Another way in which Yonggang foregrounds the moral authority of the woman and tries to create a boundary between the interior and exterior worlds is by frequently cutting between shots of home life and nighttime cityscapes. He is conveying the message that those lives are not intertwined and that there is a disconnect between the outside world and the life she leads with her child at home—that she has been forced to submit to prostitution to support herself and her child. The message of the fallen state of society, however, is best depicted by the disturbing shot of Ling-Yu’s character and her baby on the floor between the grimy gambler’s legs. This shot is not only cinematically powerful, but it clearly communicates the filmmaker’s leftist message. The woman is on the floor between the man’s legs looking up at him in utter submission, which represents the powerlessness and suffering of the lower class amidst society. The director is effectively saying that while people like this character are on the bottom of society, it is truly society that needs to be reformed—not the victims of injustice.

Ultimately, despite the lack of dialogue and color, Wu Yonggang skillfully crafts a film that leaves a lasting impact on viewers. Between Ling-Yu’s talented performance and Yonggang’s cinematic artistry, The Goddess is a film which beautifully depicts the unfortunate social situation of 1930s China and leaves viewers with tears in their eyes.

Review of The Red Detachment of Women (红色娘子军; China, 1961)

October 12, 2010

Review of The Red Detachment of Women (红色娘子军;China, 1961), A Shanghai Tianma Film Studio production.

Director: XIE Jin
Screenwriter: LIANG Xin
Music: HUANG Zhun
Cinematographer: SHEN Xilin
Art Direction: ZHANG Hanchen
Cast: ZHU Xijuan (as WU Qionghua), WANG Xingang (as HONG Changqing), CHEN Qiang (as Nanbatian)
Running time: 110 MIN.

Reviewed by USC Student Diane Kao

The Red Detachment of Women (1961), directed by XIE Jin

The Red Detachment of Women starts off with a depressing discovery of a slave girl who has had a history of running away countless times and is once again caught, beaten, and tortured in the water prison. Her defiant spirit catches the attention of an apparently wealthy man traveling through her town. The traveler seems to be instant friends with her owner, Nan Batian; however, the audience soon finds out that the wealthy man, named Hong Changqing, is actually a Communist officer in disguise.

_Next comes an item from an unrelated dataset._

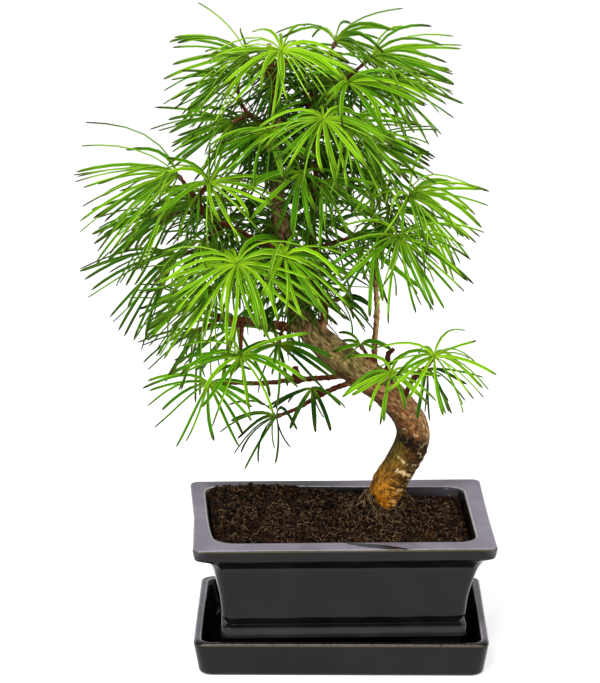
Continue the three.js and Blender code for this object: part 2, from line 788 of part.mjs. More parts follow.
const tree = new THREE.Group();
tree.add(piece("tree_wood", wood(), "bark"));
for (const shoot of growNeedles()) {
  tree.add(piece("tuft_" + shoot.name, tuft(shoot), "needle"));
}
bonsai.add(tree);

export default bonsai;
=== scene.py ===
"""A golden larch bonsai in a rectangular glazed pot that stands on its saucer.

Sizes are in millimetres and become metres where vertices are placed. +X is to the right of the
tree's front, +Y goes away from its front, and the origin is the middle of the saucer's flat base.
"""

from __future__ import annotations

import logging
import math
from collections.abc import Callable, Iterable, Sequence
from dataclasses import dataclass, field
from enum import Enum
from typing import Any

import bmesh
import bpy
import numpy as np
from mathutils import Matrix, Vector, noise


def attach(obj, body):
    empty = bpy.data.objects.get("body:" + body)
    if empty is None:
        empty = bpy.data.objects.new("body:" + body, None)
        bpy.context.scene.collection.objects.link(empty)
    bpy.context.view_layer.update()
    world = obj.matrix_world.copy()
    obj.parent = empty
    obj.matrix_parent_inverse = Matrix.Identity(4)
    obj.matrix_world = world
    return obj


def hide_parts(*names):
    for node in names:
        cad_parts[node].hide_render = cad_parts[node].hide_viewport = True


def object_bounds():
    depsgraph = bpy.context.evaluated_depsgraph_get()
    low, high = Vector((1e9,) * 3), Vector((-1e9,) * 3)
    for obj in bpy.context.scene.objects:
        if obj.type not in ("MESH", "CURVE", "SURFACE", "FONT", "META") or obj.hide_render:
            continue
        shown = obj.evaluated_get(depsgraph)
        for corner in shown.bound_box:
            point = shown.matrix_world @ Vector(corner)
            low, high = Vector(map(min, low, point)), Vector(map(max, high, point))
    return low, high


MM = 0.001
BODY = "root"

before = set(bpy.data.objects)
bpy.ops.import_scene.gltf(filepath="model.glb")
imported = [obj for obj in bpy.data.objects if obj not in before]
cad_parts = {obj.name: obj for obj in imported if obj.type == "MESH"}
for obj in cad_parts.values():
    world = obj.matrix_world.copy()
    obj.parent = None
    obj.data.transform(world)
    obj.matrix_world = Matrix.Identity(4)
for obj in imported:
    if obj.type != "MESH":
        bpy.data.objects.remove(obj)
CAD_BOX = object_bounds()
log = logging.getLogger("bonsai")

Colour = tuple[float, float, float, float]
Place = tuple[float, float, float]
Array = np.ndarray
BMesh = bmesh.types.BMesh
Piece = bpy.types.Object
Tube = list[tuple[Any, int, int]]
Tree = bpy.types.NodeTree
Socket = bpy.types.NodeSocket
Painted = tuple[dict[str, Any], list[tuple[float, float, Socket]]]


def linear(hex_colour: str) -> Colour:
    """Turns an sRGB hex colour to linear light.

    Args:
        hex_colour: The colour as "#rrggbb".

    Returns:
        Red, green, blue and an alpha of 1.
    """
    shares = [int(hex_colour[start : start + 2], 16) / 255 for start in (1, 3, 5)]
    red, green, blue = (s / 12.92 if s <= 0.04045 else ((s + 0.055) / 1.055) ** 2.4 for s in shares)
    return red, green, blue, 1.0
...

The film depicts the transformation of the slave girl, Wu Qionghua, as the spirit and nature of the Communist Revolution taking over China. She is the epitome of the lowest working class with nothing to her name, while her savior from harsh slavery and early death is the Communist officer. Thus, the message that Communism was winning in the war against the repressive old society in all of China is represented by the battle on the island of Hainan, as it is the most Southern end of Chinese territory.

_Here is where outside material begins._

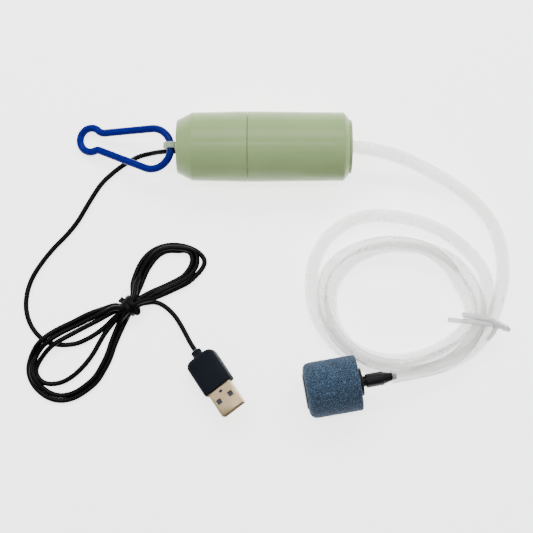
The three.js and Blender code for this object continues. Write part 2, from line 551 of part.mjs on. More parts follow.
// Air stone: a round block of bonded grit with a moulded hose nipple.
function addStone() {
  const stone = new THREE.Group();
  stone.position.set(STONE.x, STONE.y, STONE.radius);
  stone.rotation.z = THREE.MathUtils.degToRad(STONE.turn);
  model.add(stone);
  const half = STONE.length / 2;
  const far = [0, 1, 2, 3].map((k) => (k * Math.PI) / 6);
  const rounded = far.map((t) => [STONE.radius - 4 + 4 * Math.sin(t), -half + 4 - 4 * Math.cos(t)]);
  const body = [[0, -half], ...rounded, [STONE.radius, half - 1.2], [STONE.radius - 1.2, half], [0, half]];
  add(stone, "air_stone", turned(body, 36), FINISH.stone);
  add(stone, "stone_end_disc", rod(8, -half - STONE.disc, -half - GAP, 0, 0, 24), FINISH.black);
  const face = half + GAP;
  const nipple = turned([
    [0, face], [6.3, face], [6.3, face + 1.1], [2.35, face + 1.2], [2.35, face + 2.6], [3.15, face + 2.7],
    [3.15, face + 10.7], [2.7, face + 11], [1.3, face + 16.8], [0.7, face + 16.8], [0.7, face + 4], [0, face + 4],
  ], 20);
  add(stone, "stone_nipple", nipple, FINISH.black);
}

addHook();
addShells();
addRearFittings();
addMotor();
addRotor();
addDrive();
addPumpHead();
addCable();
addPlug();
addHose();
addStone();

export default model;
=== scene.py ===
"""The visible model of a small USB aquarium air pump with its hook, power cable, air hose and air stone.

Lengths in this file are millimetres until a mesh is made, and the mesh is in metres.
"""

import json
import math

import bmesh
import bpy
import numpy as np
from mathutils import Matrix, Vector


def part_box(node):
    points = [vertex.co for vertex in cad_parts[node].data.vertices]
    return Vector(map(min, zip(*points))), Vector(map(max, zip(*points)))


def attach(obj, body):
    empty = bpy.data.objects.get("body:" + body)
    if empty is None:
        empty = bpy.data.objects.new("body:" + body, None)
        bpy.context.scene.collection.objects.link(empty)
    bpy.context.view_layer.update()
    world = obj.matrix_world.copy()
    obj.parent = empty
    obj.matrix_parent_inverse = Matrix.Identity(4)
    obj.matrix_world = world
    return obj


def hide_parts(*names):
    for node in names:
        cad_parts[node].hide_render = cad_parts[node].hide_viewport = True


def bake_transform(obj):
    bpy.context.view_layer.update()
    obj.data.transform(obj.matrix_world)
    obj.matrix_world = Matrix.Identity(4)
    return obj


bl_info = {
    "name": "Aquarium air pump",
    "version": (1, 0, 0),
    "blender": (4, 5, 0),
    "location": "3D View > Sidebar > Air pump",
    "description": "Builds the visible pieces of a USB aquarium air pump round its packed frame",
    "category": "Add Mesh",
}

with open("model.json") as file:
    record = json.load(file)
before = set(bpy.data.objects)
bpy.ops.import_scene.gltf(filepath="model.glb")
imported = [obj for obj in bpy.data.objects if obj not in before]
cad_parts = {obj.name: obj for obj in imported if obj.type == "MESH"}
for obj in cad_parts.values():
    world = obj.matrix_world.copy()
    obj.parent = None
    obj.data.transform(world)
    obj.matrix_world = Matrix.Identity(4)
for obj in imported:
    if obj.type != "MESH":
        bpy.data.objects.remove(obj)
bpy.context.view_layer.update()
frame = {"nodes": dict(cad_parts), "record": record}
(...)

The tone set by the Socialist Realist film is one of violent class struggle and sacrificing one’s own personal agenda and feelings aside for the betterment of the Communist cause. This is shown not only by Qionghua’s “enlightenment” of her mistake in taking a shot at Nan Batian while on a strictly scouting trip, but also through filming techniques and the lack of sexuality permitted. Filming techniques such as music, lighting and color highlight and exaggerate the contrast between the good and evil. In this case, upbeat and encouraging march songs follow the training of the Communist Red Detachment of Women. They always follow beautiful sunrise or day shots of the scenery on Hainan, looking up towards the bright sky through the fronds of the palm trees, thus depicting the hope of a better future that Communism will bring. In the scene where Hong Changqing looks up at the posters and Communist flag on the walls and ceiling, the renewed commitment that those images bring to his moral strength is literally shown with a bright light basking down on his face. In contrast, most of the scenes with Nan Batian are at night, in the confines of his courtyard house. The camera angle also tends to look down upon Nan Batian and his lackeys.

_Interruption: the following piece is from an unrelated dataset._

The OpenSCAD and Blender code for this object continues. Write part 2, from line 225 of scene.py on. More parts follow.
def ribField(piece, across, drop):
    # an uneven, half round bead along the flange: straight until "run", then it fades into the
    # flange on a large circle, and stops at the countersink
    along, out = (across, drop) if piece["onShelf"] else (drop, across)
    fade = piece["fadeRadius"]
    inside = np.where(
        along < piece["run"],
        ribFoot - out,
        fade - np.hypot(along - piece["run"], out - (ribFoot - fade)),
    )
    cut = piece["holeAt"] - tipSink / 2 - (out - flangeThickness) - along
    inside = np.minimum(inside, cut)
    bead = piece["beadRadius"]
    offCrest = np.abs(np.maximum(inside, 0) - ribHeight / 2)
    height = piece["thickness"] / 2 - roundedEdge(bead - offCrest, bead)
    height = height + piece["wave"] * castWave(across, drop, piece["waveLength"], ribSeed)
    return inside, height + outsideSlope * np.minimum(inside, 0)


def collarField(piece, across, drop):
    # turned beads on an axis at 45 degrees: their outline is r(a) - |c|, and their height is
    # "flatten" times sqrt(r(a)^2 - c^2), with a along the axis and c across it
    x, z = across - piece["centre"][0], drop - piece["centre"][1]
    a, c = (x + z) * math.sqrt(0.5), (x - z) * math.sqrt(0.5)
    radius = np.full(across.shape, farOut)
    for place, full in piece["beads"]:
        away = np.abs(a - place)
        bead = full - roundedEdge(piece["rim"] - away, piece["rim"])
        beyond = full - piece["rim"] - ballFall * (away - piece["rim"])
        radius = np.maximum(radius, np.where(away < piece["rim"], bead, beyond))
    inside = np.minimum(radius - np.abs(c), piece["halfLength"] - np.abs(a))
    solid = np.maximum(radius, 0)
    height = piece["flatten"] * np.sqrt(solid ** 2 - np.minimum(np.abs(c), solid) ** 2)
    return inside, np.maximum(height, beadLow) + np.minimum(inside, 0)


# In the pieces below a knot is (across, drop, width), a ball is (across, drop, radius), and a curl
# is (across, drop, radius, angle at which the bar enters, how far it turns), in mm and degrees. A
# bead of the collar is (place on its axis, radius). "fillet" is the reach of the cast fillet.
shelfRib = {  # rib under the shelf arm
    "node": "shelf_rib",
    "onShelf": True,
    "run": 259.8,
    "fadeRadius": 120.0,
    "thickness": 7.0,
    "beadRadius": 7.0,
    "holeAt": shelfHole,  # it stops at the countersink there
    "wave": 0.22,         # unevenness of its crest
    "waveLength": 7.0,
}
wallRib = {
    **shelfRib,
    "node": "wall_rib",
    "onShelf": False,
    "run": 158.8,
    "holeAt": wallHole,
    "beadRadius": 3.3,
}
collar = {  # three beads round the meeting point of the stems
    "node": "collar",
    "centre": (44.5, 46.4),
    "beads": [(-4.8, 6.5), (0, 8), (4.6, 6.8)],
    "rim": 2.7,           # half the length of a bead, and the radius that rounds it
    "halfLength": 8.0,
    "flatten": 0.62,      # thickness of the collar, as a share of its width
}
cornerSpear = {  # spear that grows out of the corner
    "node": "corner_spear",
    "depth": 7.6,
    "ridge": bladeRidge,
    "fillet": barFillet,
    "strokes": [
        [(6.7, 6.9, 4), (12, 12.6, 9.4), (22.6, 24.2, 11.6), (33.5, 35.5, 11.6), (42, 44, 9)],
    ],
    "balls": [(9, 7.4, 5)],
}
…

The distinct lack of sexuality represented in the film despite the obvious longings between the two main characters and the oddly emotional devoid marriage of the two Communist lovers further enforce the idea that the Communist cause must come first and above all else. For the protagonist to only share a longingly look with her savior and mentor throughout the entire movie is definitely understating the true emotions that should have been in its place. Even the four silver coins which Hong gave to her at the very beginning were masked by Communist reasons rather than purely an act of kindness. He gives her the coins so that she can buy food along the way in order to reach the Communist camp that he describes to her. Qionghua returns those four coins to him right before the battle on the island breaks out, not for him to remember her by, but to go towards the payment of her first Party membership fees. Later on, after his death, she finds his officer bag with her four coins in it, and instead of being reminded of the loss of an important person in her life, it supposedly reminds her of the Communist cause that result in her rising to the occasion and carrying on the last stages of the battle against the Nationalists and old society.